Communication-Efficient Activity Detection for Cell-Free Massive MIMO: An Augmented Model-Driven End-to-End Learning Framework

A great amount of endeavour has recently been devoted to activity detection for cell-free massive multiple-input multiple-output (MIMO) systems, where multiple access points (APs) jointly identify the active devices from a large number of potential devices. In practice, the APs and the central processing unit (CPU) are connected by capacity-limited fronthauls and the signals at the APs need to be compressed/quantized before they are forwarded to the CPU. However, existing approaches treat the compression/quantization and activity detection as separate tasks, which makes it difficult to achieve global system optimality.
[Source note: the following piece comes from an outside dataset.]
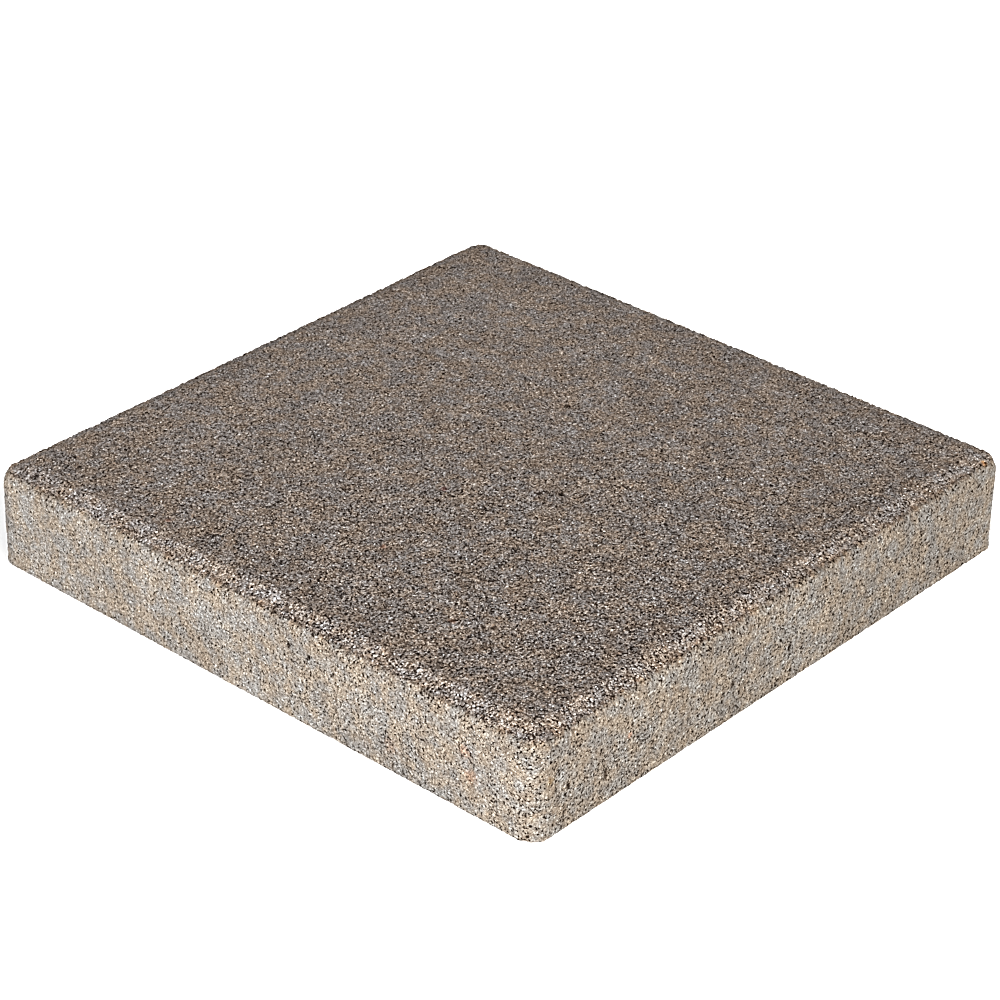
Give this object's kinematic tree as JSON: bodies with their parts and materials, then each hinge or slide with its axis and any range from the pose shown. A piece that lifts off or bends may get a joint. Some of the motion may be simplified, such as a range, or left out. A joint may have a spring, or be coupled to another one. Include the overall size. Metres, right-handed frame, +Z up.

To tackle the above problem, this paper proposes an augmented model-driven end-to-end learning framework which jointly optimizes the compression modules, quantization modules at the APs, and the decompression module and detection module at the CPU. Specifically, deep unfolding is leveraged for designing the detection module in order to inherit the domain knowledge derived from the optimization algorithm, and other modules are constructed by judiciously designed neural network architectures for improving the learning capability. Furthermore, we design an enhanced scheme so that the proposed framework is adaptable to different compression rates. We demonstrate numerically that the proposed framework significantly reduces the computational complexity and achieves better detection performance than the conventional approaches. Moreover, it costs a much smaller number of bits on the fronthauls while still maintaining the detection performance.